Start of THE INPUT
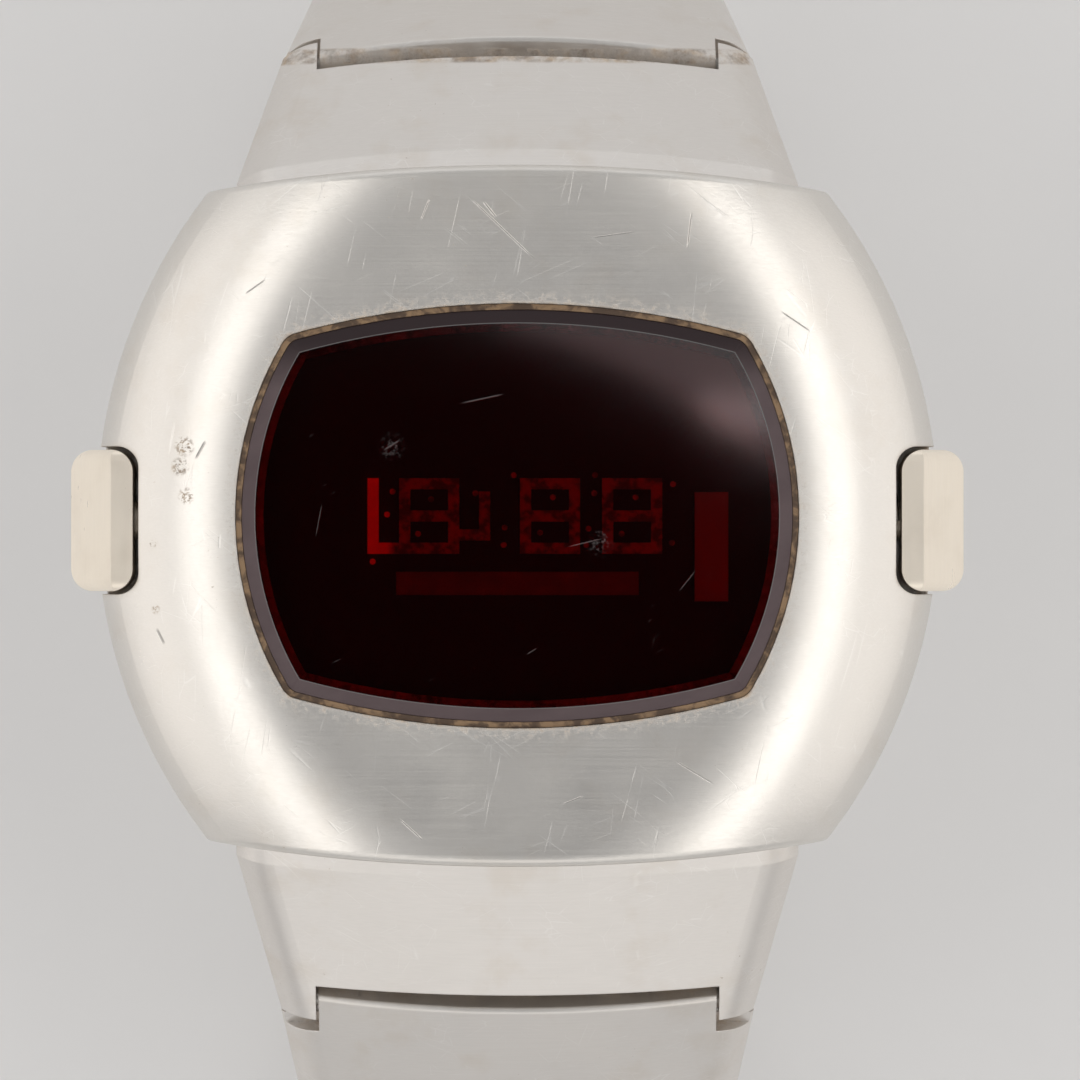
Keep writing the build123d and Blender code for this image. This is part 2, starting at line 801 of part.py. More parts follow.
def build_button(name, side):
    with BuildPart() as button:
        plane = Plane(origin=(0, button_place_y, case_top), x_dir=(side, 0, 0), z_dir=(0, -side, 0))
        facet_corners = (
            (head_floor, -button_top_depth),
            (button_facet_end, -button_top_depth),
            (button_reach, -button_end_top_depth),
        )
        with BuildSketch(plane):
            with BuildLine():
                Polyline(
                    *facet_corners,
                    (button_reach, button_underside_chamfer - button_bottom_depth),
                    (button_reach - button_underside_chamfer, -button_bottom_depth),
                    (head_floor, -button_bottom_depth),
                    close=True,
                )
            make_face()
        extrude(amount=button_half_length, both=True)
        with BuildSketch(top_plane(button_bottom_depth)):
            with Locations((side * button_reach, button_place_y)):
                RectangleRounded(
                    button_reach - head_floor,
                    2 * button_half_length,
                    button_corner_radius,
                    align=(Align.MAX if side > 0 else Align.MIN, Align.CENTER),
                )
        extrude(amount=button_bottom_depth, mode=Mode.INTERSECT)
        # round the long edges of the two facets by a section run along each
        for start, stop in zip(facet_corners, facet_corners[1:]):
            begin, end = (plane.from_local_coords((*corner, 0)) for corner in (start, stop))
            along = Plane(origin=begin, x_dir=(0, side, 0), z_dir=end - begin)
            with BuildSketch(along.offset(-button_reach)) as section:
                RectangleRounded(
                    2 * (button_half_length + button_edge_margin),
                    2 * button_bottom_depth,
                    button_edge_radius,
                    align=(Align.CENTER, Align.MAX),
                )
            extrude(section.sketch, amount=2 * button_reach, mode=Mode.INTERSECT)
        button_bore(side, clip_outer, head_floor, stem_radius, Mode.ADD)
        button_bore(side, clip_inner, clip_outer, stem_neck_radius, Mode.ADD)
        button_bore(side, stem_tip, clip_inner, stem_radius, Mode.ADD)
    finish(button.part, name)


def build_button_seal(name, side):
    with BuildPart() as seal:
        centre = (side * seal_place, button_place_y, level(stem_depth))
        plane = Plane(origin=centre, x_dir=(side, 0, 0), z_dir=(0, -side, 0))
        with BuildSketch(plane):
            with Locations((0, stem_radius + seal_minor_radius + gasket_clearance / 2)):
                Circle(seal_minor_radius - gasket_clearance)
        revolve(axis=Axis(plane.origin, x_axis))
    finish(seal.part, name)


def build_button_spring(name, side):
    start = button_slot_floor - spring_recess_depth + spring_wire_radius + seat_clearance
    stop = head_floor - spring_wire_radius - seat_clearance
    height = stop - start
    foot = (side * start, button_place_y, level(stem_depth))
    with BuildPart() as spring:
        with BuildLine():
            coil = Helix(height / spring_turns, height, spring_radius, center=foot, direction=(side, 0, 0))
        with BuildSketch(Plane(origin=coil @ 0, z_dir=coil % 0)):
            Circle(spring_wire_radius)
        sweep(path=coil, is_frenet=True)
    finish(spring.part, name)


def build_button_clip(name, side):
    with BuildPart() as clip:
        button_bore(side, clip_inner + gasket_clearance, clip_outer - gasket_clearance, clip_radius, Mode.ADD)
        button_bore(side, clip_inner, clip_outer, stem_neck_radius + gasket_clearance)
    finish(clip.part, name)


for side_name, side in button_sides.items():
    build_button(f"{side_name}_button", side)
    build_button_seal(f"{side_name}_button_seal", side)
    build_button_spring(f"{side_name}_button_spring", side)
    build_button_clip(f"{side_name}_button_clip", side)


# Bracelet links


def build_link(name, planes, slopes, number, held):
    """One link. Its inner end has a tongue in the link before it, or a full-width root under the case's lip.
    Its outer end has two ears round the next tongue, or a plain end where nothing is held."""
    plane, pitch = planes[number], pitch_of(number)
    width_in, width_out = link_widths[number] / 2, link_widths[number + 1] / 2
    first = number == 0
    rise_in, drop_in = (root_rise, root_drop) if first else (link_rise, link_drop)
    reach_in = root_back if first else link_overlap
    reach_out = link_overlap if held else 0
    straight = root_straight if first else 0
    taper_length = pitch - straight
    narrowing = (width_in - width_out) / taper_length
    thinning, lifting = (rise_in - link_rise) / taper_length, (drop_in - link_drop) / taper_length
    stations = (-reach_in, straight, pitch + reach_out) if first else (-reach_in, pitch + reach_out)
    with BuildPart() as link:
        for along in stations:
            tapered = max(along - straight, 0) if first else along
            with BuildSketch(cross_plane(plane, along)):
                crowned_section(
                    width_in - narrowing * tapered,
                    rise_in - thinning * tapered,
                    lifting * tapered - drop_in,
                )
        loft(ruled=True)
        top_edges = [
            e
            for e in link.edges()
            if abs(plane.to_local_coords(e.center()).X + reach_in) < seat_clearance
            or abs(plane.to_local_coords(e.center()).X - pitch - reach_out) < seat_clearance
        ]
        top_edges = [e for e in top_edges if plane.to_local_coords(e.center()).Y > 0]
        if not first:
            fillet(top_edges, link_edge_radius)
        if first:
            # slope the root's back so that it turns freely under the lip
            with BuildSketch(plane):
                with BuildLine():
                    Polyline(
                        (-root_back, root_back_rise),
                        (-root_top_back, root_rise),
                        (-root_top_back, root_rise + overrun),
                        (-root_back - overrun, root_rise + overrun),
                        (-root_back - overrun, root_back_rise),
                        close=True,
                    )
                make_face()
            extrude(amount=width_in, both=True, mode=Mode.SUBTRACT)
        else:
            # shoulders beside the tongue: round above the hinge, and below it flat, where the ears stop
            bend = slopes[number] - slopes[number - 1]
            tongue = seat_half_width(number)
            reach = link_overlap + stop_gap
            swing = hypot(link_overlap, link_rise - edge_roll_drop / 2) + swing_clearance
            for end in (1, -1):
                with BuildSketch(plane.offset(end * tongue)):
                    with Locations((reach * cos(radians(bend)), reach * sin(radians(bend)))):
                        Rectangle(
                            link_pitch,
                            2 * link_pitch,
                            rotation=bend,
                            align=(Align.MAX, Align.CENTER),
                        )
                    with BuildLine():
                        CenterArc((0, 0), swing, 0, half_turn)
                        Line((-swing, 0), (swing, 0))
                    make_face()
                extrude(amount=end * overrun, mode=Mode.SUBTRACT)
        hole_gap = pin_running_gap
        hole_radius = (case_pin_radius if first else pin_radius) + hole_gap
        with Locations(pin_plane(plane.origin).location):
            Cylinder(hole_radius, 2 * width_in, mode=Mode.SUBTRACT)
        if held:
            outer = plane.from_local_coords((pitch, 0, 0))
            notch_plane = Plane(origin=outer, x_dir=plane.x_dir, z_dir=plane.z_dir)
            notch_half = seat_half_width(number + 1) + ear_side_gap
            swing = hypot(link_overlap, link_drop) + swing_clearance
            with BuildSketch(notch_plane):
                with Locations((-link_overlap - link_play, 0)):
                    Rectangle(link_pitch / 2, 2 * link_pitch, align=(Align.MIN, Align.CENTER))
                with BuildLine():
                    CenterArc((0, 0), swing, half_turn, half_turn)
                    Line((-swing, 0), (swing, 0))
                make_face()
            extrude(amount=notch_half, both=True, mode=Mode.SUBTRACT)
            with Locations(pin_plane(outer).location):
                Cylinder(
                    pin_radius + pin_press_gap,
                    2 * (width_out - pin_cover + seat_clearance),
                    mode=Mode.SUBTRACT,
                )
    finish(link.part, name)


def build_pin(name, point, half_length, radius):
    with BuildPart(pin_plane(point)) as pin:
        Cylinder(radius, 2 * half_length)
        chamfer(pin.edges().filter_by(GeomType.CIRCLE), pin_chamfer)
    finish(pin.part, name)


for clock, side, planes, slopes in (("12h", 1, planes_12h, slopes_12h), ("6h", -1, planes_6h, slopes_6h)):
    build_pin(f"case_pin_{clock}", planes[0].origin, undercut_half_width + case_pin_seat, case_pin_radius)
    for number in range(link_count):
        last_free = clock == "12h" and number == link_count - 1
        build_link(f"link_{clock}_{number + 1}", planes, slopes, number, not last_free)
    for number in range(1, link_count):
        half_length = link_widths[number] / 2 - pin_cover
        build_pin(f"pin_{clock}_{number}", planes[number].origin, half_length, pin_radius)

# Clasp: inner blade, middle blade and cover, folded flat
blade_height = clasp_pin_height - end_knuckle_radius + blade_thickness / 2
inner_half_width = seat_half_width(link_count)
rail_inner = inner_half_width + blade_side_gap
rail_outer = clasp_half_width - clasp_wall - blade_side_gap
bar_place = planes_12h[-1].from_local_coords((link_pitch + bar_gap + bar_radius, 0, 0))
hinge_a_y = end_6h.Y + clasp_hinge_inset
hinge_b_y = bar_place.Y - far_hinge_inset
build_pin("pin_6h_6", end_6h, link_widths[-1] / 2 - pin_cover, pin_radius)


def side_sketch_plane(x=0):
    """A plane across the watch: X is the watch's Y and Y is up."""
    return Plane(origin=(x, 0, 0), x_dir=(0, 1, 0), z_dir=x_axis)


with BuildPart() as clasp_inner_blade:
    with BuildSketch(side_sketch_plane()):
        with Locations(((hinge_b_y + end_6h.Y) / 2, blade_height)):
            Rectangle(hinge_b_y - end_6h.Y, blade_thickness)
        with Locations((hinge_b_y, blade_height)):
            Circle(knuckle_radius)
        with Locations((end_6h.Y, clasp_pin_height)):
            Circle(end_knuckle_radius)
    extrude(amount=inner_half_width, both=True)
    with Locations(pin_plane((0, hinge_b_y, blade_height)).location, pin_plane(end_6h).location):
        Cylinder(pin_radius + pin_running_gap, 2 * clasp_half_width, mode=Mode.SUBTRACT)
    with Locations((0, magnet_place_y, blade_height)):
        Cylinder(magnet_radius + seat_clearance, 2 * blade_thickness, mode=Mode.SUBTRACT)
finish(clasp_inner_blade.part, "clasp_inner_blade")

with BuildPart() as setting_magnet:
    with Locations((0, magnet_place_y, blade_height)):
        Cylinder(magnet_radius, blade_thickness)
finish(setting_magnet.part, "setting_magnet")

frame_end = hinge_b_y + knuckle_radius + frame_end_gap
with BuildPart() as clasp_middle_blade:
    for end in (1, -1):
        with BuildSketch(side_sketch_plane(end * rail_inner)):
            with Locations(((hinge_a_y + frame_end) / 2, blade_height)):
                Rectangle(frame_end - hinge_a_y, blade_thickness)
            with Locations((hinge_a_y, blade_height), (hinge_b_y, blade_height)):
                Circle(knuckle_radius)
        extrude(amount=end * (rail_outer - rail_inner))
    with BuildSketch(side_sketch_plane()):
        with Locations((frame_end, blade_height)):
            Rectangle(frame_end_width, blade_thickness, align=(Align.MIN, Align.CENTER))
    extrude(amount=rail_outer, both=True)
    with Locations(pin_plane((0, hinge_b_y, blade_height)).location):
        Cylinder(pin_radius + pin_press_gap, 2 * clasp_half_width, mode=Mode.SUBTRACT)
    with Locations(pin_plane((0, hinge_a_y, blade_height)).location):
        Cylinder(pin_radius + pin_running_gap, 2 * clasp_half_width, mode=Mode.SUBTRACT)
finish(clasp_middle_blade.part, "clasp_middle_blade")

build_pin("clasp_pin_b", Vector(0, hinge_b_y, blade_height), rail_outer, pin_radius)

with BuildPart() as clasp_pin_a:
    stub_start, stub_end = rail_inner + seat_clearance, clasp_half_width - seat_clearance
    for end in (1, -1):
        with BuildSketch(pin_plane((end * stub_start, hinge_a_y, blade_height))):
            Circle(pin_radius)
        extrude(amount=end * (stub_end - stub_start))
finish(clasp_pin_a.part, "clasp_pin_a")

cover_start = end_6h.Y - clasp_tail
cover_floor_end = bar_place.Y - bar_radius - seat_clearance
cover_end = bar_place.Y + lug_reach
lug_top = bar_place.Z + lug_reach
with BuildPart() as clasp_cover:
    with BuildSketch(side_sketch_plane()):
        with BuildLine():
            Polyline(
                (cover_start, clasp_edge_radius),
                (cover_start + clasp_edge_radius, 0),
                (cover_end - clasp_edge_radius, 0),
                (cover_end, clasp_edge_radius),
                (cover_end, lug_top),
                (hinge_b_y + lug_reach, clasp_wall_height),
                (cover_start + clasp_wall_height, clasp_wall_height),
                (cover_start, blade_height),
                close=True,
            )
        make_face()
    extrude(amount=clasp_half_width, both=True)
    fillet(
        clasp_cover.edges().filter_by(Axis.Y).group_by(Axis.Z)[0],
        clasp_edge_radius,
    )
    with BuildSketch(Plane.XY.offset(clasp_floor)):
        Rectangle(2 * (clasp_half_width - clasp_wall), 2 * (cover_end - cover_start))
    extrude(amount=clasp_wall_height, mode=Mode.SUBTRACT)
    with BuildSketch(Plane.XY):
        with Locations((0, cover_floor_end)):
            Rectangle(
                2 * (clasp_half_width - clasp_wall),
                cover_end - cover_start,
                align=(Align.CENTER, Align.MIN),
            )
    extrude(amount=clasp_wall_height, mode=Mode.SUBTRACT)
    with Locations(
        pin_plane((0, hinge_a_y, blade_height)).location,
    ):
        Cylinder(pin_radius + pin_press_gap, 2 * clasp_half_width, mode=Mode.SUBTRACT)
    with Locations(pin_plane(bar_place).location):
        Cylinder(bar_radius + pin_press_gap, 2 * clasp_half_width, mode=Mode.SUBTRACT)
finish(clasp_cover.part, "clasp_cover")

build_pin("clasp_bar", bar_place, clasp_half_width - seat_clearance, bar_radius)
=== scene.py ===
import json
import math

import bpy
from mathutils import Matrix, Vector

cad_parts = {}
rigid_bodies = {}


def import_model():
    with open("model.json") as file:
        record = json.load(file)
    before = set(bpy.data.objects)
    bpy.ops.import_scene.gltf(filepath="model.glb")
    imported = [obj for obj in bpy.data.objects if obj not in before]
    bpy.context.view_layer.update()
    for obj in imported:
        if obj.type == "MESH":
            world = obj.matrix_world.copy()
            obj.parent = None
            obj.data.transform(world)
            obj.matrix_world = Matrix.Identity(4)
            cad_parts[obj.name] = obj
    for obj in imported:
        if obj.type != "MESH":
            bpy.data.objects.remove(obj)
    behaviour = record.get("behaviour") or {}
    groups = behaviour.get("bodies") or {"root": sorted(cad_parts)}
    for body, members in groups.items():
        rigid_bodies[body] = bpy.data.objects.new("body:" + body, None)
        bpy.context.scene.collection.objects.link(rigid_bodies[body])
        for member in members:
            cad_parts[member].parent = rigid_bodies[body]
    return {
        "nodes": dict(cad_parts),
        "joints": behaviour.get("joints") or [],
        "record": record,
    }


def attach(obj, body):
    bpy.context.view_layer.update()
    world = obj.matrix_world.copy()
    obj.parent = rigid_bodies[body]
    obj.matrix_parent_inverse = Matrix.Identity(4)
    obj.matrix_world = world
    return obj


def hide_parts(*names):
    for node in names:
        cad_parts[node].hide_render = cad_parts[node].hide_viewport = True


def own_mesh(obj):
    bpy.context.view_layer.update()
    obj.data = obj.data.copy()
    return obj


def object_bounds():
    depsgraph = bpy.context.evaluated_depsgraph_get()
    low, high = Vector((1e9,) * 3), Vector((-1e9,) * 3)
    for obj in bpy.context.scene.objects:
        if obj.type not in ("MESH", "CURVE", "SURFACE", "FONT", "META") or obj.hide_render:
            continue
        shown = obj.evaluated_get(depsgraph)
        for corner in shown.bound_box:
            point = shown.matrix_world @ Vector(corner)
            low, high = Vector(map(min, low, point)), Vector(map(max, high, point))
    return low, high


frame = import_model()
cad_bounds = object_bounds()
scene = bpy.context.scene
nodes = frame["nodes"]
MM = 0.001


# Material kit: every texture works in millimetres of the watch at rest

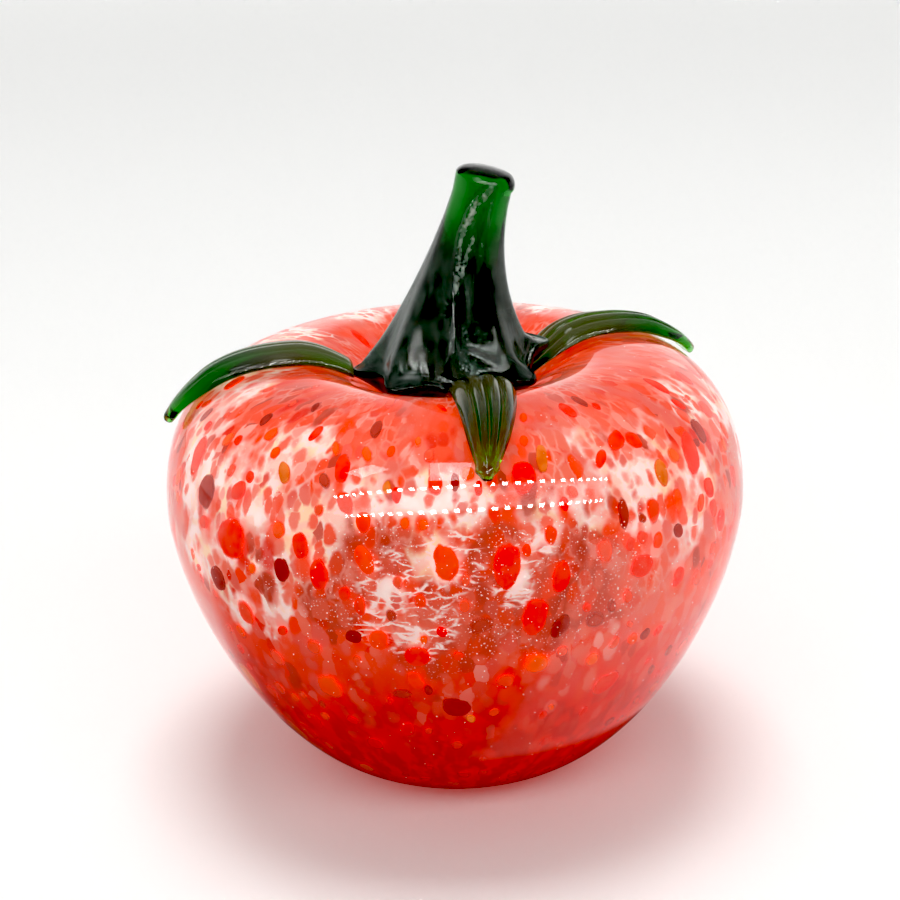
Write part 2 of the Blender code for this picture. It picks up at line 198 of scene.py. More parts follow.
End of THE INPUT
:: TO DO ::
Taking the records above, retype every line from the one with "cad_parts[obj.name] = obj" down to the one with "# Material kit: every", exactly and with nothing else.

:: RESULT ::
            cad_parts[obj.name] = obj
    for obj in imported:
        if obj.type != "MESH":
            bpy.data.objects.remove(obj)
    behaviour = record.get("behaviour") or {}
    groups = behaviour.get("bodies") or {"root": sorted(cad_parts)}
    for body, members in groups.items():
        rigid_bodies[body] = bpy.data.objects.new("body:" + body, None)
        bpy.context.scene.collection.objects.link(rigid_bodies[body])
        for member in members:
            cad_parts[member].parent = rigid_bodies[body]
    return {
        "nodes": dict(cad_parts),
        "joints": behaviour.get("joints") or [],
        "record": record,
    }


def attach(obj, body):
    bpy.context.view_layer.update()
    world = obj.matrix_world.copy()
    obj.parent = rigid_bodies[body]
    obj.matrix_parent_inverse = Matrix.Identity(4)
    obj.matrix_world = world
    return obj


def hide_parts(*names):
    for node in names:
        cad_parts[node].hide_render = cad_parts[node].hide_viewport = True


def own_mesh(obj):
    bpy.context.view_layer.update()
    obj.data = obj.data.copy()
    return obj


def object_bounds():
    depsgraph = bpy.context.evaluated_depsgraph_get()
    low, high = Vector((1e9,) * 3), Vector((-1e9,) * 3)
    for obj in bpy.context.scene.objects:
        if obj.type not in ("MESH", "CURVE", "SURFACE", "FONT", "META") or obj.hide_render:
            continue
        shown = obj.evaluated_get(depsgraph)
        for corner in shown.bound_box:
            point = shown.matrix_world @ Vector(corner)
            low, high = Vector(map(min, low, point)), Vector(map(max, high, point))
    return low, high


frame = import_model()
cad_bounds = object_bounds()
scene = bpy.context.scene
nodes = frame["nodes"]
MM = 0.001


# Material kit: every texture works in millimetres of the watch at rest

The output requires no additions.